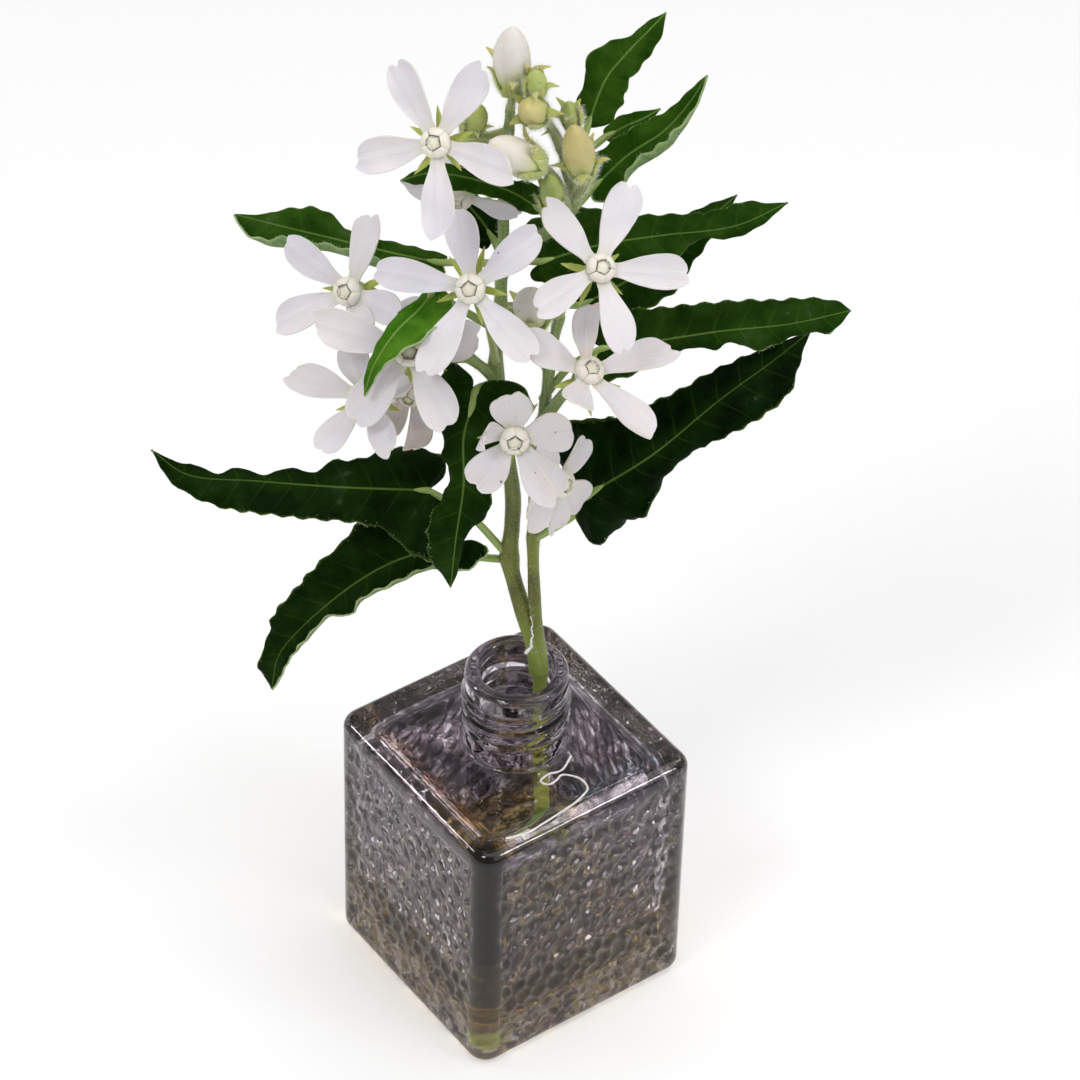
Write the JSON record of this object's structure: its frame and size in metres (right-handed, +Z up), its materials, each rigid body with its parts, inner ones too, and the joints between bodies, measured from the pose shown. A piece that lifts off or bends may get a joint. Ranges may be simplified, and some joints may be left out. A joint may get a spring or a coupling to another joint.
{
  "type": "tweedia in a vase",
  "caption": "Cut tweedia with pale star flowers, buds and wavy leaves, standing in a square smoky glass bottle that has a screw-thread neck.",
  "frame": {"origin": "centre of the bottle's underside", "axes": "+Z up along the bottle's axis; X and Y run square to the bottle's side walls"},
  "size_m": [0.099, 0.0815, 0.2247],
  "materials": {
    "glass": "polished",
    "stem": "matte",
    "leaf": "satin",
    "petal": "satin",
    "corona": "satin",
    "calyx": "matte",
    "bud": "satin"
  },
  "bodies": {
    "root": {"bottle": "glass", "bud_cluster_stalk": "stem", "bud_cream_left": "bud", "bud_cream_right": "bud", "bud_green_left": "bud", "bud_green_low": "bud", "bud_green_middle": "bud", "bud_round_white": "bud", "bud_top_large": "bud", "bud_top_small": "bud", "bud_yellowish": "bud", "flower_fading_calyx": "calyx", "flower_fading_corolla": "petal", "flower_left_calyx": "calyx", "flower_left_corolla": "petal", "flower_left_corona": "corona", "flower_left_low_calyx": "calyx", "flower_left_low_corolla": "petal", "flower_left_low_corona": "corona", "flower_low_behind_calyx": "calyx", "flower_low_behind_corolla": "petal", "flower_low_behind_corona": "corona", "flower_low_calyx": "calyx", "flower_low_corolla": "petal", "flower_low_corona": "corona", "flower_middle_calyx": "calyx", "flower_middle_corolla": "petal", "flower_middle_corona": "corona", "flower_right_calyx": "calyx", "flower_right_corolla": "petal", "flower_right_corona": "corona", "flower_right_low_calyx": "calyx", "flower_right_low_corolla": "petal", "flower_right_low_corona": "corona", "flower_under_leaf": "petal", "flower_upper_behind_calyx": "calyx", "flower_upper_behind_corolla": "petal", "flower_upper_behind_corona": "corona", "flower_upper_left_calyx": "calyx", "flower_upper_left_corolla": "petal", "flower_upper_left_corona": "corona", "leaf_behind_middle": "leaf", "leaf_front": "leaf", "leaf_left_bright": "leaf", "leaf_low_left_drooping": "leaf", "leaf_low_left_long": "leaf", "leaf_low_right": "leaf", "leaf_mid_right": "leaf", "leaf_top_right": "leaf", "leaf_top_right_curled": "leaf", "leaf_top_right_small": "leaf", "leaf_under_buds": "leaf", "leaf_upper_left": "leaf", "leaf_upper_right": "leaf", "leaf_upper_right_behind": "leaf", "left_flower_stalk": "stem", "main_stem": "stem", "right_flower_stalk": "stem", "side_stem": "stem", "upper_flower_stalk": "stem"}
  },
  "joints": []
}
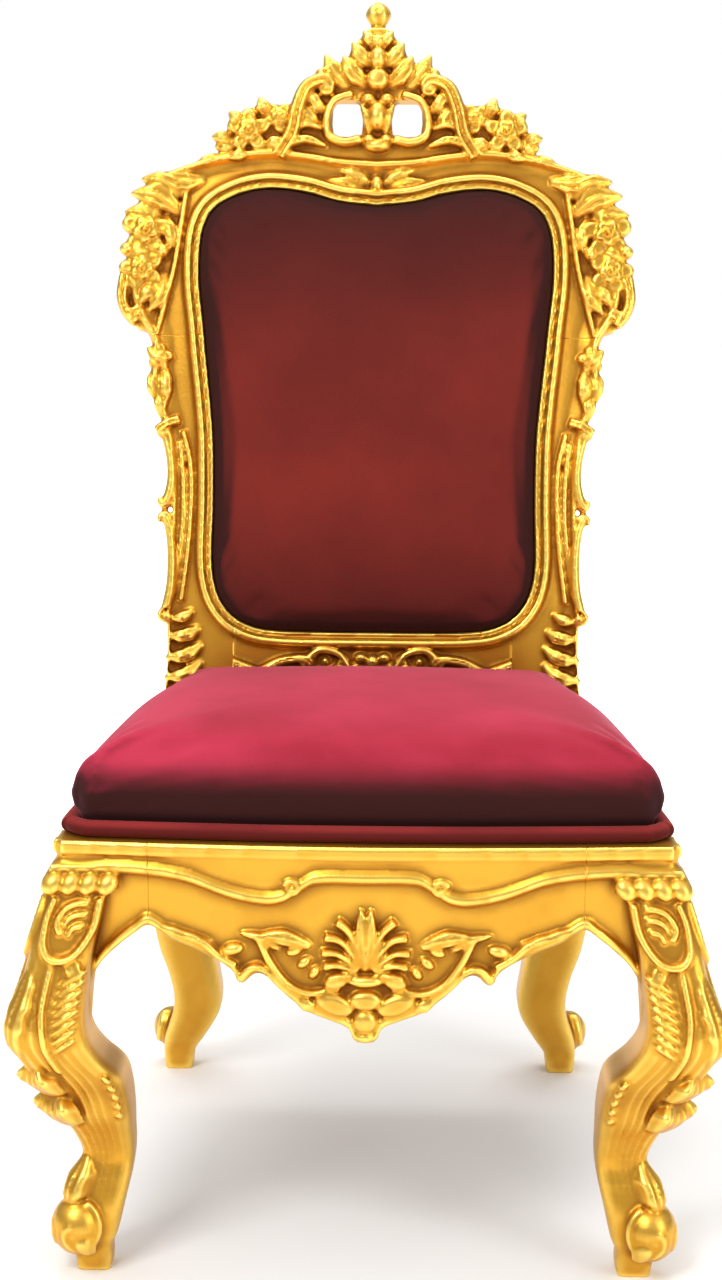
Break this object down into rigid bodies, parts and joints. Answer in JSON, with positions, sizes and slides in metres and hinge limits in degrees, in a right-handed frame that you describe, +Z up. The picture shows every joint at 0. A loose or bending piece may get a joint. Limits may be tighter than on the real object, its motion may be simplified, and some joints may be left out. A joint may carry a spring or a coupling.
{
  "type": "throne",
  "caption": "Gilded carved throne chair with a tall pierced crest, cabriole legs, a scalloped apron and a velvet back and seat.",
  "frame": {"origin": "on the floor, under the middle of the throne's plan", "axes": "+Z up, -Y the way the sitter faces, +X to the right of someone who looks at the front"},
  "size_m": [0.705, 0.702, 1.3126],
  "materials": {
    "gilt_wood": "gilded, satin to bright, darker in the hollows",
    "seat_velvet": "short-pile crimson velvet",
    "back_velvet": "short-pile brownish red velvet",
    "piping": "velvet-covered roll",
    "back_cover": "plain woven dark red cloth"
  },
  "bodies": {
    "root": {"crest_rail": "gilt_wood", "stile_left": "gilt_wood", "stile_right": "gilt_wood", "lower_back_rail": "gilt_wood", "front_seat_rail": "gilt_wood", "side_seat_rail_left": "gilt_wood", "side_seat_rail_right": "gilt_wood", "rear_seat_rail": "gilt_wood", "front_leg_left": "gilt_wood", "front_leg_right": "gilt_wood", "back_leg_left": "gilt_wood", "back_leg_right": "gilt_wood", "back_pad": "back_velvet", "back_panel": "back_cover", "seat_cushion": "seat_velvet", "seat_piping": "piping"}
  },
  "joints": []
}
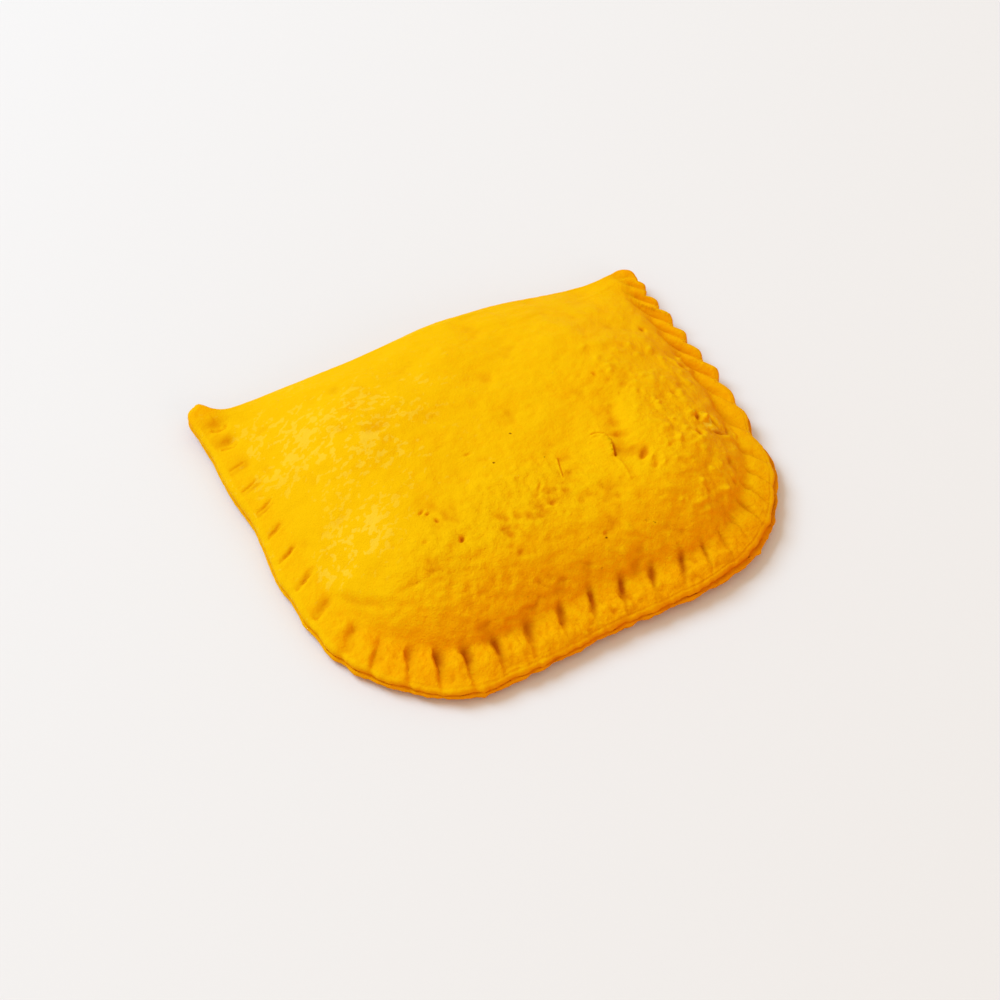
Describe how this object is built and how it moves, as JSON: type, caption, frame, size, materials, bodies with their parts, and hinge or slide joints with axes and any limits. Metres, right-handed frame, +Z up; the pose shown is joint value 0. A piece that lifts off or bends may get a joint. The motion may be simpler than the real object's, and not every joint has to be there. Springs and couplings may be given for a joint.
{
  "type": "jamaican patty",
  "caption": "Folded pasty of yellow flaky dough with a straight fold, a domed uneven top and a crimped rim round its other sides.",
  "frame": {"origin": "under the middle of the patty's box, on the surface that it rests on", "axes": "+X along the fold, the longest side, +Y from the crimped front towards the fold, +Z up"},
  "size_m": [0.1406, 0.119, 0.0193],
  "materials": {
    "crust": "baked yellow dough, faintly satin, with paler floury patches and browned crimp grooves"
  },
  "bodies": {
    "root": {"patty": "crust"}
  },
  "joints": []
}
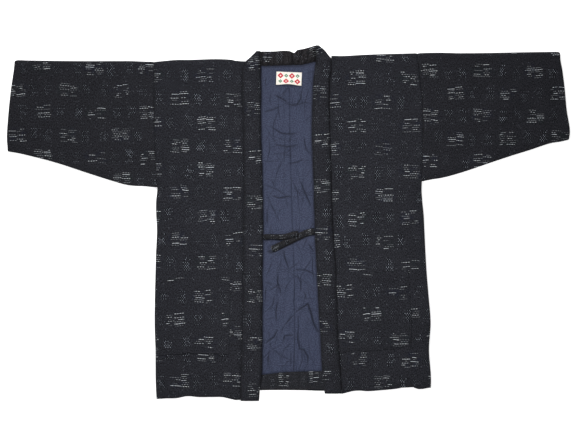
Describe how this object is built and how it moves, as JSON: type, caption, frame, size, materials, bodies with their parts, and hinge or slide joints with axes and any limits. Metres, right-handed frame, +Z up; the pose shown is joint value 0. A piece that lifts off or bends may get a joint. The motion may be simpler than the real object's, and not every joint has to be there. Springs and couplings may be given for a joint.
{
  "type": "hanten jacket laid flat",
  "caption": "Wadded short kimono-style jacket laid flat and open, with wide sleeves, padded collar band, patch pockets and a pair of sewn ties.",
  "frame": {"origin": "on the surface it lies on, under the middle of its bounding box", "axes": "+X across the jacket towards the wearer's left sleeve, +Y from the hem to the collar, +Z up from the surface"},
  "size_m": [1.2355, 0.78, 0.0206],
  "materials": {
    "outer_cloth": "matt ribbed cotton with white kasuri dashes",
    "collar_cloth": "matt ribbed cotton with white kasuri dashes",
    "lining_cloth": "plain cotton with a slight sheen",
    "label_cloth": "woven label, slight sheen"
  },
  "bodies": {
    "root": {"body_left": "outer_cloth", "body_right": "outer_cloth", "sleeve_left": "outer_cloth", "sleeve_right": "outer_cloth", "pocket_left": "outer_cloth", "pocket_right": "outer_cloth", "hem_facing": "outer_cloth", "collar_left": "collar_cloth", "collar_neck": "collar_cloth", "collar_right": "collar_cloth", "tie_left": "collar_cloth", "tie_right": "collar_cloth", "lining_left": "lining_cloth", "lining_right": "lining_cloth", "label": "label_cloth"}
  },
  "joints": []
}
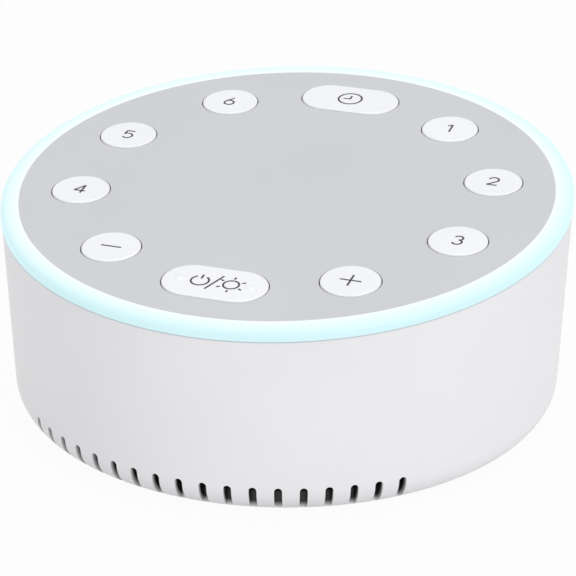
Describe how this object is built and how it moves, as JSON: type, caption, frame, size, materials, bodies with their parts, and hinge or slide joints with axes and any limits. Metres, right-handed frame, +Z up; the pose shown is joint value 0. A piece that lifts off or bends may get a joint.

= = =

Task requirements = Without the pictures, write out all of the material exactly.

Solution =
Write the JSON record of this object's structure: its frame and size in metres (right-handed, +Z up), its materials, each rigid body with its parts, inner ones too, and the joints between bodies, measured from the pose shown. A piece that lifts off or bends may get a joint. Ranges may be simplified, and some joints may be left out. A joint may get a spring or a coupling to another joint.
{
  "type": "tweedia in a vase",
  "caption": "Cut tweedia with pale star flowers, buds and wavy leaves, standing in a square smoky glass bottle that has a screw-thread neck.",
  "frame": {"origin": "centre of the bottle's underside", "axes": "+Z up along the bottle's axis; X and Y run square to the bottle's side walls"},
  "size_m": [0.099, 0.0815, 0.2247],
  "materials": {
    "glass": "polished",
    "stem": "matte",
    "leaf": "satin",
    "petal": "satin",
    "corona": "satin",
    "calyx": "matte",
    "bud": "satin"
  },
  "bodies": {
    "root": {"bottle": "glass", "bud_cluster_stalk": "stem", "bud_cream_left": "bud", "bud_cream_right": "bud", "bud_green_left": "bud", "bud_green_low": "bud", "bud_green_middle": "bud", "bud_round_white": "bud", "bud_top_large": "bud", "bud_top_small": "bud", "bud_yellowish": "bud", "flower_fading_calyx": "calyx", "flower_fading_corolla": "petal", "flower_left_calyx": "calyx", "flower_left_corolla": "petal", "flower_left_corona": "corona", "flower_left_low_calyx": "calyx", "flower_left_low_corolla": "petal", "flower_left_low_corona": "corona", "flower_low_behind_calyx": "calyx", "flower_low_behind_corolla": "petal", "flower_low_behind_corona": "corona", "flower_low_calyx": "calyx", "flower_low_corolla": "petal", "flower_low_corona": "corona", "flower_middle_calyx": "calyx", "flower_middle_corolla": "petal", "flower_middle_corona": "corona", "flower_right_calyx": "calyx", "flower_right_corolla": "petal", "flower_right_corona": "corona", "flower_right_low_calyx": "calyx", "flower_right_low_corolla": "petal", "flower_right_low_corona": "corona", "flower_under_leaf": "petal", "flower_upper_behind_calyx": "calyx", "flower_upper_behind_corolla": "petal", "flower_upper_behind_corona": "corona", "flower_upper_left_calyx": "calyx", "flower_upper_left_corolla": "petal", "flower_upper_left_corona": "corona", "leaf_behind_middle": "leaf", "leaf_front": "leaf", "leaf_left_bright": "leaf", "leaf_low_left_drooping": "leaf", "leaf_low_left_long": "leaf", "leaf_low_right": "leaf", "leaf_mid_right": "leaf", "leaf_top_right": "leaf", "leaf_top_right_curled": "leaf", "leaf_top_right_small": "leaf", "leaf_under_buds": "leaf", "leaf_upper_left": "leaf", "leaf_upper_right": "leaf", "leaf_upper_right_behind": "leaf", "left_flower_stalk": "stem", "main_stem": "stem", "right_flower_stalk": "stem", "side_stem": "stem", "upper_flower_stalk": "stem"}
  },
  "joints": []
}
Break this object down into rigid bodies, parts and joints. Answer in JSON, with positions, sizes and slides in metres and hinge limits in degrees, in a right-handed frame that you describe, +Z up. The picture shows every joint at 0. A loose or bending piece may get a joint. Limits may be tighter than on the real object, its motion may be simplified, and some joints may be left out. A joint may carry a spring or a coupling.
{
  "type": "throne",
  "caption": "Gilded carved throne chair with a tall pierced crest, cabriole legs, a scalloped apron and a velvet back and seat.",
  "frame": {"origin": "on the floor, under the middle of the throne's plan", "axes": "+Z up, -Y the way the sitter faces, +X to the right of someone who looks at the front"},
  "size_m": [0.705, 0.702, 1.3126],
  "materials": {
    "gilt_wood": "gilded, satin to bright, darker in the hollows",
    "seat_velvet": "short-pile crimson velvet",
    "back_velvet": "short-pile brownish red velvet",
    "piping": "velvet-covered roll",
    "back_cover": "plain woven dark red cloth"
  },
  "bodies": {
    "root": {"crest_rail": "gilt_wood", "stile_left": "gilt_wood", "stile_right": "gilt_wood", "lower_back_rail": "gilt_wood", "front_seat_rail": "gilt_wood", "side_seat_rail_left": "gilt_wood", "side_seat_rail_right": "gilt_wood", "rear_seat_rail": "gilt_wood", "front_leg_left": "gilt_wood", "front_leg_right": "gilt_wood", "back_leg_left": "gilt_wood", "back_leg_right": "gilt_wood", "back_pad": "back_velvet", "back_panel": "back_cover", "seat_cushion": "seat_velvet", "seat_piping": "piping"}
  },
  "joints": []
}
Describe how this object is built and how it moves, as JSON: type, caption, frame, size, materials, bodies with their parts, and hinge or slide joints with axes and any limits. Metres, right-handed frame, +Z up; the pose shown is joint value 0. A piece that lifts off or bends may get a joint. The motion may be simpler than the real object's, and not every joint has to be there. Springs and couplings may be given for a joint.
{
  "type": "jamaican patty",
  "caption": "Folded pasty of yellow flaky dough with a straight fold, a domed uneven top and a crimped rim round its other sides.",
  "frame": {"origin": "under the middle of the patty's box, on the surface that it rests on", "axes": "+X along the fold, the longest side, +Y from the crimped front towards the fold, +Z up"},
  "size_m": [0.1406, 0.119, 0.0193],
  "materials": {
    "crust": "baked yellow dough, faintly satin, with paler floury patches and browned crimp grooves"
  },
  "bodies": {
    "root": {"patty": "crust"}
  },
  "joints": []
}
Describe how this object is built and how it moves, as JSON: type, caption, frame, size, materials, bodies with their parts, and hinge or slide joints with axes and any limits. Metres, right-handed frame, +Z up; the pose shown is joint value 0. A piece that lifts off or bends may get a joint. The motion may be simpler than the real object's, and not every joint has to be there. Springs and couplings may be given for a joint.
{
  "type": "hanten jacket laid flat",
  "caption": "Wadded short kimono-style jacket laid flat and open, with wide sleeves, padded collar band, patch pockets and a pair of sewn ties.",
  "frame": {"origin": "on the surface it lies on, under the middle of its bounding box", "axes": "+X across the jacket towards the wearer's left sleeve, +Y from the hem to the collar, +Z up from the surface"},
  "size_m": [1.2355, 0.78, 0.0206],
  "materials": {
    "outer_cloth": "matt ribbed cotton with white kasuri dashes",
    "collar_cloth": "matt ribbed cotton with white kasuri dashes",
    "lining_cloth": "plain cotton with a slight sheen",
    "label_cloth": "woven label, slight sheen"
  },
  "bodies": {
    "root": {"body_left": "outer_cloth", "body_right": "outer_cloth", "sleeve_left": "outer_cloth", "sleeve_right": "outer_cloth", "pocket_left": "outer_cloth", "pocket_right": "outer_cloth", "hem_facing": "outer_cloth", "collar_left": "collar_cloth", "collar_neck": "collar_cloth", "collar_right": "collar_cloth", "tie_left": "collar_cloth", "tie_right": "collar_cloth", "lining_left": "lining_cloth", "lining_right": "lining_cloth", "label": "label_cloth"}
  },
  "joints": []
}
Describe how this object is built and how it moves, as JSON: type, caption, frame, size, materials, bodies with their parts, and hinge or slide joints with axes and any limits. Metres, right-handed frame, +Z up; the pose shown is joint value 0. A piece that lifts off or bends may get a joint.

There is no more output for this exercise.